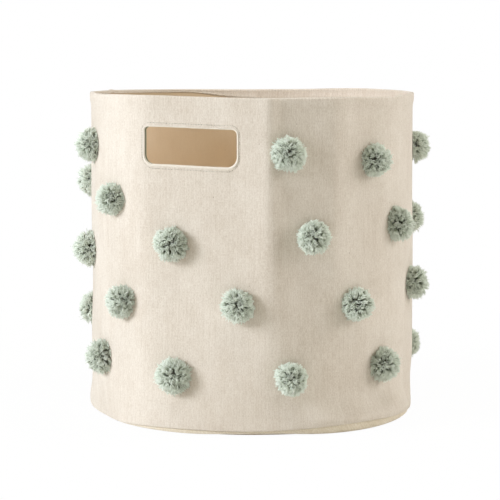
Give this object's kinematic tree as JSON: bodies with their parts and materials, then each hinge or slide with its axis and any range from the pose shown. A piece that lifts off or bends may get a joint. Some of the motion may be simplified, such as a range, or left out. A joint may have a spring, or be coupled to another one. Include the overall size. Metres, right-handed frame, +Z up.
{
  "type": "fabric storage bin",
  "caption": "Round open-topped storage bin of stiffened canvas with a turned-in hem, sewn base, faced cut-out handles on opposite sides and rows of yarn pompoms tied through the cloth.",
  "frame": {"origin": "centre of the base's underside, on the floor", "axes": "+Z up along the bin's axis, -Y out through the front handle, +Y out through the back handle, +X to the right seen from the front"},
  "size_m": [0.3673, 0.371, 0.322],
  "materials": {
    "canvas": "natural undyed cotton canvas, plain weave with slubs, matt",
    "facing": "natural cotton canvas cut on the bias and turned through the window, matt",
    "lining": "tan cotton lining, fine plain weave, matt",
    "felt": "stiff white needle felt",
    "board": "brown fibreboard",
    "thread": "natural cotton sewing thread",
    "yarn": "sage green wool-like yarn, cut pile"
  },
  "bodies": {
    "root": {"outer_wall": "canvas", "wall_core": "felt", "lining_wall": "lining", "rim_stitching": "thread", "base_panel": "canvas", "base_board": "board", "lining_base": "lining", "base_seam_stitching": "thread", "handle_facing_front": "facing", "handle_facing_back": "facing", "handle_stitching_front": "thread", "handle_stitching_back": "thread", "side_seam_stitching": "thread", "pompom_ties": "yarn", "pompom_a1": "yarn", "pompom_a2": "yarn", "pompom_a3": "yarn", "pompom_a4": "yarn", "pompom_a5": "yarn", "pompom_a6": "yarn", "pompom_a7": "yarn", "pompom_b1": "yarn", "pompom_b2": "yarn", "pompom_b3": "yarn", "pompom_b4": "yarn", "pompom_b5": "yarn", "pompom_b6": "yarn", "pompom_b7": "yarn", "pompom_b8": "yarn", "pompom_b9": "yarn", "pompom_c1": "yarn", "pompom_c2": "yarn", "pompom_c3": "yarn", "pompom_c4": "yarn", "pompom_c5": "yarn", "pompom_c6": "yarn", "pompom_c7": "yarn", "pompom_c8": "yarn", "pompom_c9": "yarn", "pompom_d1": "yarn", "pompom_d2": "yarn", "pompom_d3": "yarn", "pompom_d4": "yarn", "pompom_d5": "yarn", "pompom_d6": "yarn", "pompom_d7": "yarn", "pompom_d8": "yarn", "pompom_d9": "yarn"}
  },
  "joints": []
}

◆ ◆ ◆ ◆ ◆ ◆ ◆

_PROBLEM TO SOLVE:_
Take the listing above and set it down exactly.

_ANSWER TO THIS TASK:_
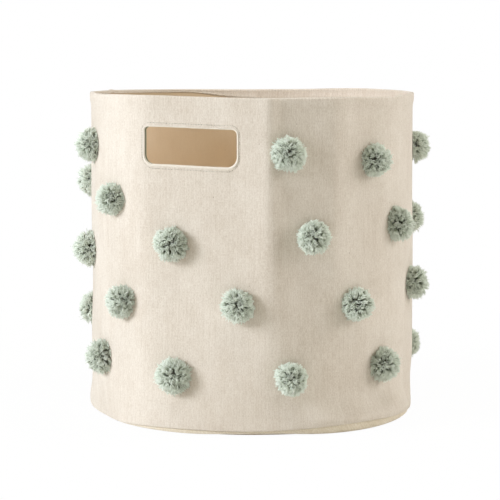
Give this object's kinematic tree as JSON: bodies with their parts and materials, then each hinge or slide with its axis and any range from the pose shown. A piece that lifts off or bends may get a joint. Some of the motion may be simplified, such as a range, or left out. A joint may have a spring, or be coupled to another one. Include the overall size. Metres, right-handed frame, +Z up.
{
  "type": "fabric storage bin",
  "caption": "Round open-topped storage bin of stiffened canvas with a turned-in hem, sewn base, faced cut-out handles on opposite sides and rows of yarn pompoms tied through the cloth.",
  "frame": {"origin": "centre of the base's underside, on the floor", "axes": "+Z up along the bin's axis, -Y out through the front handle, +Y out through the back handle, +X to the right seen from the front"},
  "size_m": [0.3673, 0.371, 0.322],
  "materials": {
    "canvas": "natural undyed cotton canvas, plain weave with slubs, matt",
    "facing": "natural cotton canvas cut on the bias and turned through the window, matt",
    "lining": "tan cotton lining, fine plain weave, matt",
    "felt": "stiff white needle felt",
    "board": "brown fibreboard",
    "thread": "natural cotton sewing thread",
    "yarn": "sage green wool-like yarn, cut pile"
  },
  "bodies": {
    "root": {"outer_wall": "canvas", "wall_core": "felt", "lining_wall": "lining", "rim_stitching": "thread", "base_panel": "canvas", "base_board": "board", "lining_base": "lining", "base_seam_stitching": "thread", "handle_facing_front": "facing", "handle_facing_back": "facing", "handle_stitching_front": "thread", "handle_stitching_back": "thread", "side_seam_stitching": "thread", "pompom_ties": "yarn", "pompom_a1": "yarn", "pompom_a2": "yarn", "pompom_a3": "yarn", "pompom_a4": "yarn", "pompom_a5": "yarn", "pompom_a6": "yarn", "pompom_a7": "yarn", "pompom_b1": "yarn", "pompom_b2": "yarn", "pompom_b3": "yarn", "pompom_b4": "yarn", "pompom_b5": "yarn", "pompom_b6": "yarn", "pompom_b7": "yarn", "pompom_b8": "yarn", "pompom_b9": "yarn", "pompom_c1": "yarn", "pompom_c2": "yarn", "pompom_c3": "yarn", "pompom_c4": "yarn", "pompom_c5": "yarn", "pompom_c6": "yarn", "pompom_c7": "yarn", "pompom_c8": "yarn", "pompom_c9": "yarn", "pompom_d1": "yarn", "pompom_d2": "yarn", "pompom_d3": "yarn", "pompom_d4": "yarn", "pompom_d5": "yarn", "pompom_d6": "yarn", "pompom_d7": "yarn", "pompom_d8": "yarn", "pompom_d9": "yarn"}
  },
  "joints": []
}